Herman van der Loos estime ainsi que l’immobilier de santé continue d’afficher “un rapport risque/rendement favorable grâce notamment à une demande sous-jacente élevée”. Pour les investisseurs belges, ce segment présente aussi un intérêt fiscal, les dividendes d’Aedifica et de Care Proprerty Invest ne subissant qu’un précompte de 15%. Cela ne sera toutefois pas le cas de Cofinimmo dont les coupons resteront précomptés à 30%. Le gouvernement a en effet décidé de relever le seuil d’investissement dans l’immobilier de santé pour le précompte réduit de 60% à 80%.

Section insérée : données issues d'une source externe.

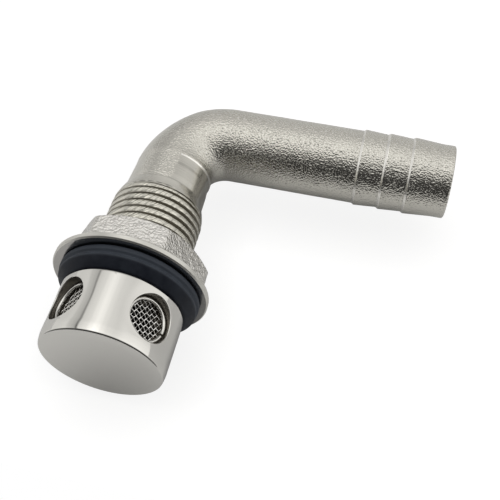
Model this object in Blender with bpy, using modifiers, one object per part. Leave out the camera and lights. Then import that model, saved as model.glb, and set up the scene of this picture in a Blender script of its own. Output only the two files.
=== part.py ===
"""Boat fuel vent: a through-hull fitting with a threaded shank, a 90 degree hose tail and a screened head.

A casting (threaded shank, elbow and barbed hose tail in one) carries a polished head that stays
outside the hull. A rubber gasket lies under the head's rim and a flanged nut clamps the hull from
inside. Each of the head's round windows holds a disc of woven wire behind a split wire ring, which
keeps a flame out of the tank and insects out of the hose.

Frame, in metres: the shank lies along Y with the head towards -Y, the hose tail points along +X,
and the origin is on the shank's axis at the gasket's hull side, where the hull skin goes.
"""

import math

import bpy
import bmesh
from mathutils import Euler, Matrix

MM = 0.001

# Clearances that seats and fits share, and how near two points become one
SEAT_GAP = 0.3 * MM
SHANK_CLEARANCE = 0.3 * MM
TRIM_GAP = 0.15 * MM
CUT_MARGIN = 1.0 * MM
WELD_DISTANCE = 0.001 * MM

# Gasket between the head's rim and the hull
GASKET_THICKNESS = 4.2 * MM
GASKET_RIDGE_RADIUS = 15.2 * MM
GASKET_RIDGE_WIDTH = 1.5 * MM
GASKET_LIP_RADIUS = 15.35 * MM
GASKET_LIP_WIDTH = 1.9 * MM
GASKET_GROOVE_RADIUS = 14.7 * MM

# Polished head, a cup with its open side towards the hull
HEAD_RADIUS = 13.3 * MM
HEAD_HEIGHT = 14.3 * MM
HEAD_EDGE_ROUND = 0.6 * MM
HEAD_FACE_WALL = 2.2 * MM
HEAD_WALL = 5.5 * MM
RIM_BREAK = 0.25 * MM

# Windows drilled across the head, each stepped to seat a screen
WINDOW_COUNT = 4
WINDOW_TURN = math.radians(42.4)
WINDOW_RADIUS = 4.95 * MM
WINDOW_FROM_RIM = 6.2 * MM
SCREEN_SEAT_DEPTH = 3.7 * MM
PORT_RADIUS = 3.9 * MM

# Woven screens
SCREEN_RADIUS = 4.55 * MM
WIRE_PITCH = 0.91 * MM
WIRE_RADIUS = 0.17 * MM
WIRE_BITE = 0.04 * MM
WIRE_STUB = 0.25 * MM
WEAVE_TURN = math.radians(-28.3)

# Split rings that hold the screens
RING_WIRE_RADIUS = 0.45 * MM
RING_SPLIT = math.radians(9.0)
RING_SPLIT_TURN = math.radians(166.0)

# Threaded shank and its turned neck
THREAD_DIAMETER = 20.955 * MM
THREAD_LENGTH = 22.3 * MM
RUNOUT_LENGTH = 7.4 * MM
NECK_RADIUS = 9.1 * MM
NECK_END_FROM_RIM = 36.6 * MM
NECK_LEAD = 0.4 * MM
SPIGOT_RADIUS = 8.2 * MM
SPIGOT_LENGTH = 2.2 * MM
BORE_RADIUS = 6.5 * MM

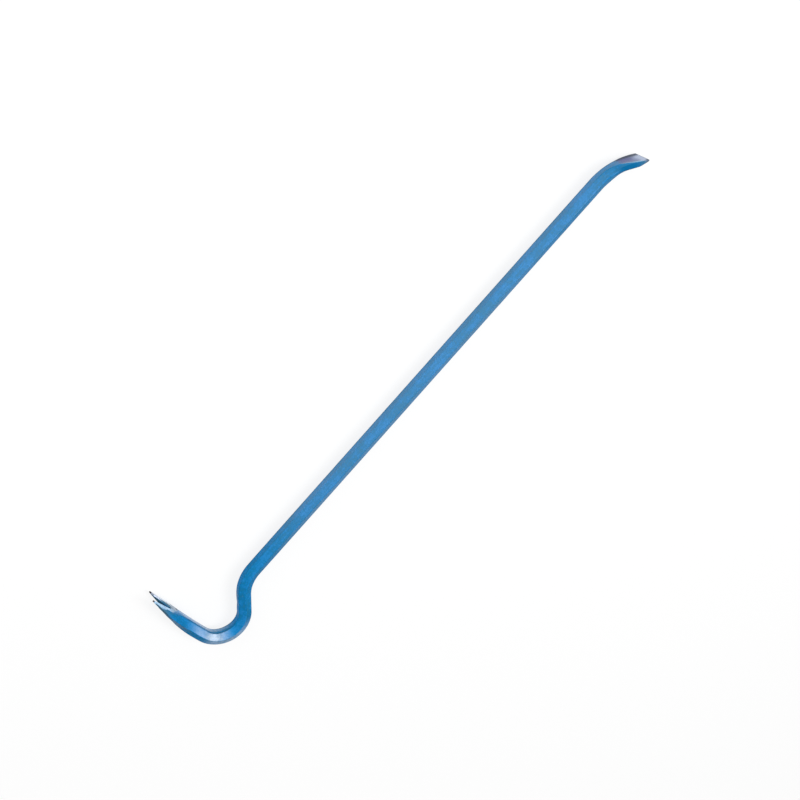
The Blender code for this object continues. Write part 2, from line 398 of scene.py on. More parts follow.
def slot_cutter():
    """The wedge for the slot, with its arrises broken where it leaves the two faces."""
    place, heading = walk(0.0)
    loops = []
    for level in SLOT_LEVELS:
        broken = SLOT_EDGE_BREAK * max(0.0, (abs(level) - SLOT_EDGE_LEVEL) / (1 - SLOT_EDGE_LEVEL))
        points = []
        for i, plain in enumerate(slot_outline(0.0)):
            across = level * claw_section(max(0.0, plain.x)).upper
            corner = slot_outline(drafted(across) + broken)[i]
            along = forwards(heading) * corner.x
            points.append(place + along + sideways(heading) * across + Vector((0, 0, corner.y)))
        loops.append(points)
    bm, _ = skin(loops)
    return add_object("slot_cutter", bm)


def forge():
    """The whole bar as one fine mesh."""
    marks = stations()
    bm, loops = skin([ring(mark) for mark in marks])
    bm.normal_update()
    for mark, loop in zip(marks, loops):
        for vertex in loop:
            vertex.co -= vertex.normal * dent(vertex.co, mark)
    bar = add_object("bar", bm)
    cutter = slot_cutter()
    boolean = bar.modifiers.new("slot", "BOOLEAN")
    boolean.operation = "DIFFERENCE"
    boolean.solver = "EXACT"
    boolean.object = cutter
    depsgraph = bpy.context.evaluated_depsgraph_get()
    whole = bar.data
    bar.data = bpy.data.meshes.new_from_object(bar.evaluated_get(depsgraph))
    bar.modifiers.clear()
    bpy.data.meshes.remove(whole)
    bpy.data.objects.remove(cutter, do_unlink=True)
    bar.data.name = "bar"
    bar.data.shade_smooth()
    bar.data.set_sharp_from_angle(angle=SHARP_ANGLE)
    return bar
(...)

Troisième segment assez largement plébiscité: l’immobilier résidentiel. Les raisons? “Peu de risque et demande sous-jacente élevée”, “les investisseurs cherchent à améliorer la qualité de leur habitat”, “toutes les grandes villes connaissent une pénurie de logements abordables”, souligne Pascale Nachtergaele. La gestionnaire épingle tout particulièrement le marché allemand, le plus important pour le segment résidentiel. “L’inconstitutionnalité du gel des loyers à Berlin, les résultats des élections fédérales en Allemagne et l’offre du géant de Vonovia pour son concurrent Deutsche Wohnen ont considérablement réduit le risque politique.” Vonovia fait ainsi partie des sociétés immobilières favorites de Nagelmackers.
L’immobilier commercial et de bureau suscite logiquement plus de méfiance. Cependant, l’investisseur peut profiter de certaines opportunités selon Herman van Der Loos. Il cible notamment les commerces de périphéries, moins affectés par la crise car moins dépendants du shopping plaisir, et les bureaux modernes adaptés aux changements d’habitudes dans le monde du travail.
La ressources des fonds
Plutôt que choisir vous-même des actions immobilières, vous pouvez également opter pour un fonds. Selon Damien Grulier, ce choix présente plusieurs avantages. D’une part, “vous diversifiez géographiquement vos investissements, ce qui est plus que nécessaire au vu de l’impact récente des décisions réglementaires et politiques: limitation des loyers en Allemagne, fermeture des centres commerciaux en France…”. D’autre part, “le client final ne subit pas le double précompte sur les dividendes de sociétés étrangères en investissant, par exemple, dans notre fonds MS Real Estate, que nous gérons pour OneLife”.
Parmi les autres fonds capitalisant ainsi les dividendes, DPAM Invest Real Estate Europe Dividend Sustainable B obtient une des meilleures notes de Morningstar (quatre étoiles, code ISIN BE6213829094, rendement annualisé de 11,54% sur 10 ans) parmi les fonds européens. Au niveau mondial, l’agence recommande le fonds Axa World Funds Framlington Global Real Estate Securities A (quatre étoiles, ISIN LU0266012235, rendement annualisé de 10,34% sur 10 ans).